◆ Work to complete:
Everything from the first line to the line containing "import math" is to be repeated exactly; nothing past it.

◆ Data extract:
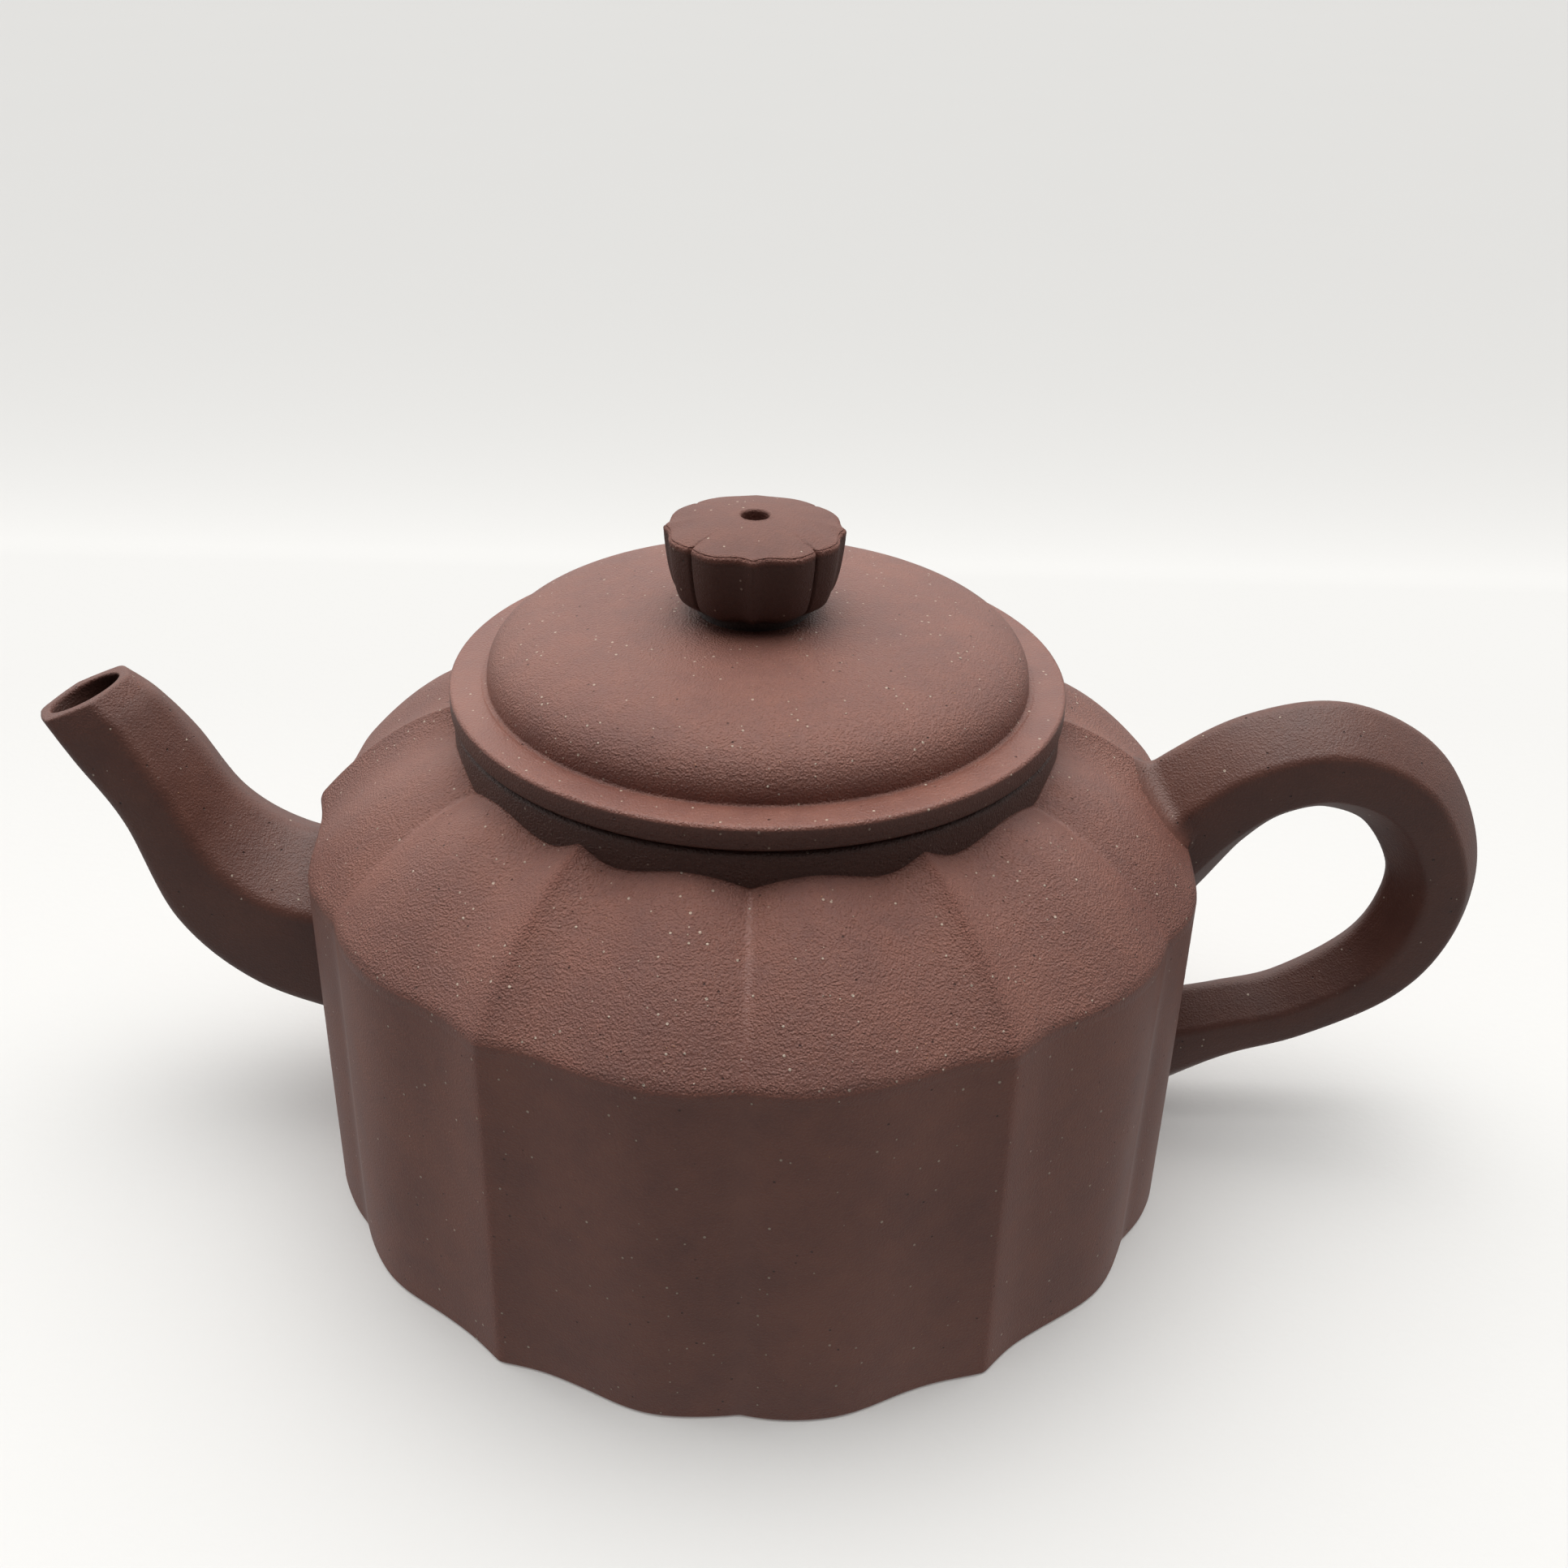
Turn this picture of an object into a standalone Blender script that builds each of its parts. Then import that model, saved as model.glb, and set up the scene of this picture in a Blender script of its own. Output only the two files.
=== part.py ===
"""Six-petalled slab-built clay teapot, with a turned lid and a four-lobed knob.

Metres, +Z up. The origin is on the table, on the axis that the body, the neck and the lid share.
The spout points along -X and the handle along +X. Pieces that were luted together in wet clay are
modelled as the separate pieces they were made as, each LUTE apart from its neighbour.
"""
import math

import bmesh
import bpy
from mathutils import Vector

# Driving dimensions, in metres
BODY_RADIUS = 0.0460        # axis to a petal's crest at the shoulder edge
BASE_FLARE = 0.0007         # how much wider the foot is than the shoulder edge, in radius
EDGE_HEIGHT = 0.0387        # table to the sharp shoulder edge
SHOULDER_RISE = 0.0114      # shoulder edge to where the crests meet the neck
SHOULDER_SWELL = 0.0018     # how far the shoulder bulges above a straight cone
WALL = 0.0028               # side wall
SHOULDER_WALL = 0.0032      # shoulder slab, measured straight down
SHOULDER_LIP = 0.0012       # depth of the shoulder slab's upright outer edge
BASE_THICKNESS = 0.0032
EDGE_LOBE = 0.00115         # depth of the lobes at the wall and shoulder edge
NECK_LOBE = 0.0018          # depth of the lobes where they meet the neck
NECK_DIP = 0.0013           # how much lower than a crest the grooves meet the neck
NECK_RADIUS = 0.0303
NECK_WALL = 0.0033
NECK_TOP = 0.0021           # how far the neck stands above the shoulder's crests
NECK_DEPTH = 0.0065         # full height of the neck ring
RIM_OVERHANG = 0.00024      # how far the lid's rim stands out past the neck
RIM_THICKNESS = 0.00244
RIM_LEDGE = 0.00371         # flat ring of rim around the dome
DOME_HEIGHT = 0.0067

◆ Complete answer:
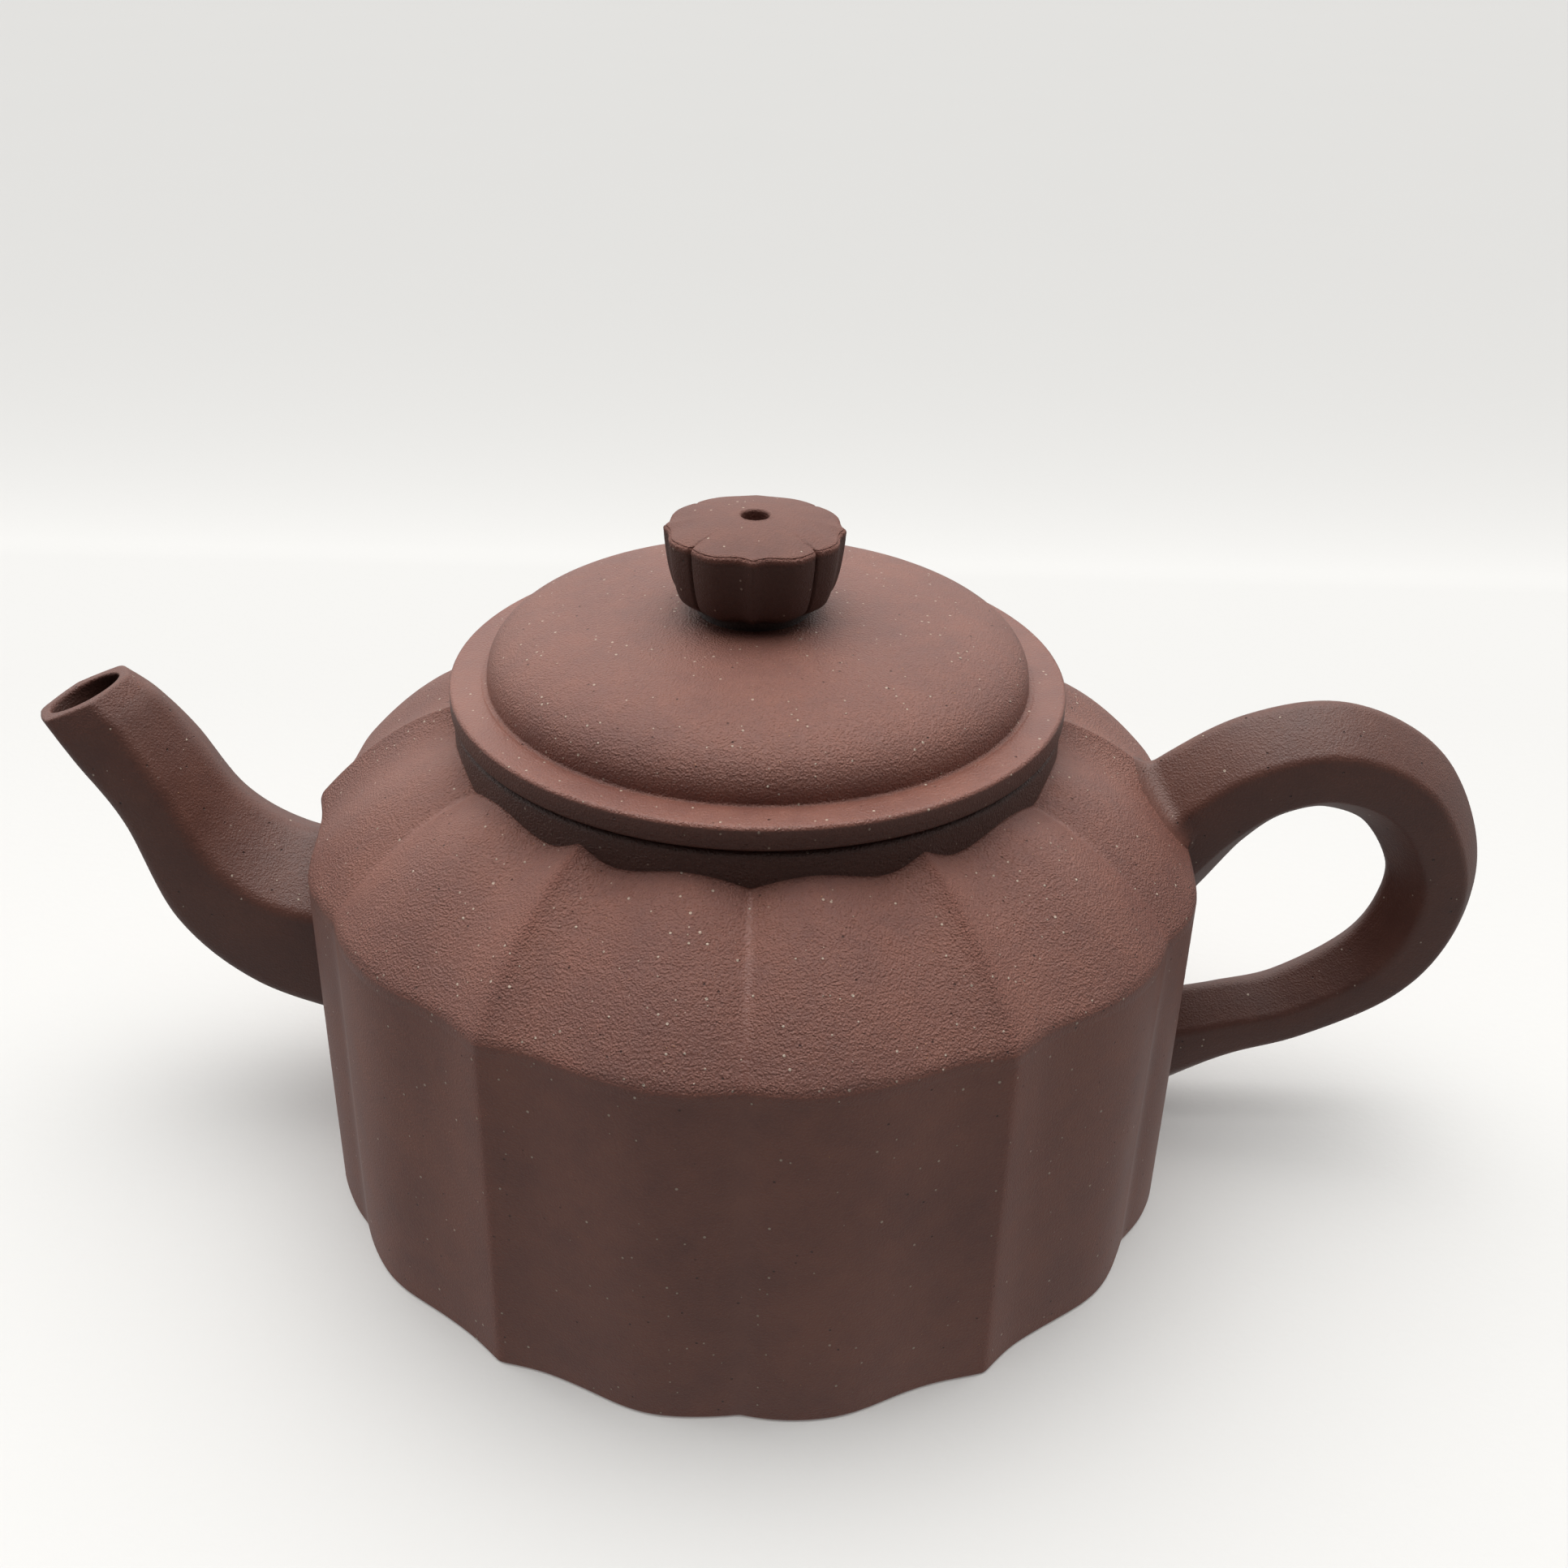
Turn this picture of an object into a standalone Blender script that builds each of its parts. Then import that model, saved as model.glb, and set up the scene of this picture in a Blender script of its own. Output only the two files.
=== part.py ===
"""Six-petalled slab-built clay teapot, with a turned lid and a four-lobed knob.

Metres, +Z up. The origin is on the table, on the axis that the body, the neck and the lid share.
The spout points along -X and the handle along +X. Pieces that were luted together in wet clay are
modelled as the separate pieces they were made as, each LUTE apart from its neighbour.
"""
import math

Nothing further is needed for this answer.